Prince George resident Brad Camozzi was outside in the yard of his home in the Lakewood subdivision enjoying the warmth of his hot tub Wednesday night around 9 p.m. when he saw something in the sky above he could not explain.
There were four bright round orange lights traveling silently following similar paths moving in a northwesterly direction. He banged on the window to alert his girlfriend, Lisa Morgan, who came out and saw the same lights and took out her phone to record it. One by one, the lights disappeared. Some gradually got smaller and some remained the same size before they vanished from sight.
“It looked like a giant orange light, like a pumpkin,” said the 51-year-old Camozzi.
“I saw one and then all of sudden there was a second one and a third one and then there was a fourth one. We thought it was kind of strange because they went for a ways and then they went out. Five or 10 minutes later they came out again and I saw all four of them again. It was the same kind of deal where it was kind of one and one behind it, and then another one and another one and then, boom, they were gone.
“The weird part was the formation they were in,” he said. “They were kind of on an angle, about the same distance apart. At first I thought they were planes but they were going too slow to be planes to be one behind each other there and I was thinking ‘I hope there’s other people seeing this.’ I don’t doubt that there’s something else out there.”
On the video Morgan recorded, the orange lights show up as small white dots and the clip lacks the clarity needed to help determine what they were.
This reporter also saw the lights from my backyard deck. I jumped out of my chair in the living room when my wife Joyce told me to come quickly onto the deck and we saw two round orange lights that appeared larger than a typical aircraft at night. One got smaller before it disappeared and the other maintained its size before the light went out. There was no engine sound, so they could not have been drones, airplanes or helicopters.
Joyce witnessed a similar incident about three weeks ago from our home in the Heritage district and that time she saw three orange lights moving together over the city before they suddenly vanished. That happened at about 2 a.m. that night.
So were those unidentified flying objects visitors from another planet or is there some valid scientific explanation?
One of Camozzi’s Facebook friends, Brian Engbrecht, said it could have been candle lanterns made of paper light enough so the heat of the attached candle causes them to rise in the sky. The orange glow is the lanterns catching fire and burning until the paper fuel is exhausted, which could explain why the objects over Prince George suddenly went dark.
But from where my wife and I saw them, they did not look at all like flaming objects. While the size of the light of one of the objects got smaller as we watched, the intensity of the light in either object did not vary at any time.
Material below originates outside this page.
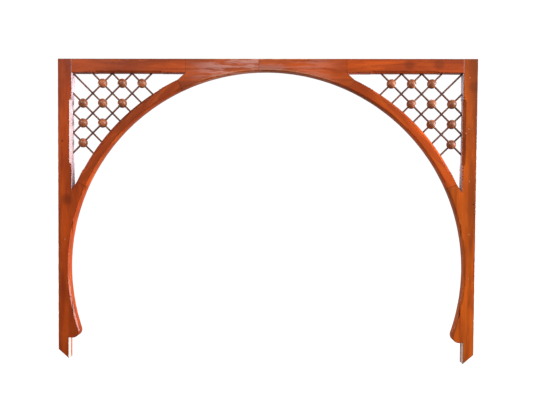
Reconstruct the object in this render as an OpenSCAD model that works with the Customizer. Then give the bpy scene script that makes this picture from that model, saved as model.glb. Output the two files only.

Camozzi also has a hard time believing it was a flame in the sky he was watching.
“They were super-bright, I think too bright to be candle lanterns, and they were close,” he said.
There were no UFO reports received by the Prince George Airport Authority for that particular night.
“Helicopters, you would hear them, and they wouldn’t be doing that kind of night flying, so I’ll go back and look at our logs just to be sure, but typically, particularly if the tower had noticed, something like that would be reviewed the next morning,” said PGAA president and CEO Gordon Duke.
Duke said there is a federal government website available to the public - Civil Aviation Occurrence Daily Reporting System (CADORS) - which catalogs daily incidents pertaining to Canadian-registered aircraft which occur at airports or in Canadian airspace. There was nothing reported to the website about Wednesday’s incident over Prince George.
“If another pilot had seen those (lights), they would have said, ‘Hey what’s this,’ and potentially entered it in CADORS” said Duke.
The mystery of UFOs has long baffled Canadians.
Two previous unexplained incidents in my life have me convinced we’re not alone. One happened about 20 years ago at 10 Mile Lake near Quesnel when my son and I watched as several bluish lights suddenly appeared traveling together in total silence over the lake before they suddenly took off and disappeared at unbelievable speed. The other, which was quite similar to the first, happened when I was kid in the early 1970s out with my siblings at Sylvan Lake, Alta.
In October 2019, the Royal Canadian Mint issued a rectangular-shaped coin to commemorate one of Canada’s most famous UFO sightings. The coin depicts three fishermen on a moonless Oct. 4, 1967 night in a boat in Shag Harbour, N.S., watching what appears to be a flying saucer crash right in front of them into the ocean.
According to the Canadian Press story about the commemorative coin, the Shag Harbour incident is widely regarded as one of the world's best-documented UFO cases. The fishermen described a glowing orange sphere about the size of a city bus which they saw disappear into the water without a sound, leaving behind an orange-coloured foam.
Four orange lights remained visible in the sky, as witnessed by several RCMP officers, dozens of fishermen and airline pilots flying 33,000 feet over the Gulf of Maine. Witnesses reported seeing a series of flashing lights moving rapidly before they hit the water about 300 metres from the shore. Several searches were conducted, including a three-day scan of the harbour floor, but no answers were found to explain the mystery.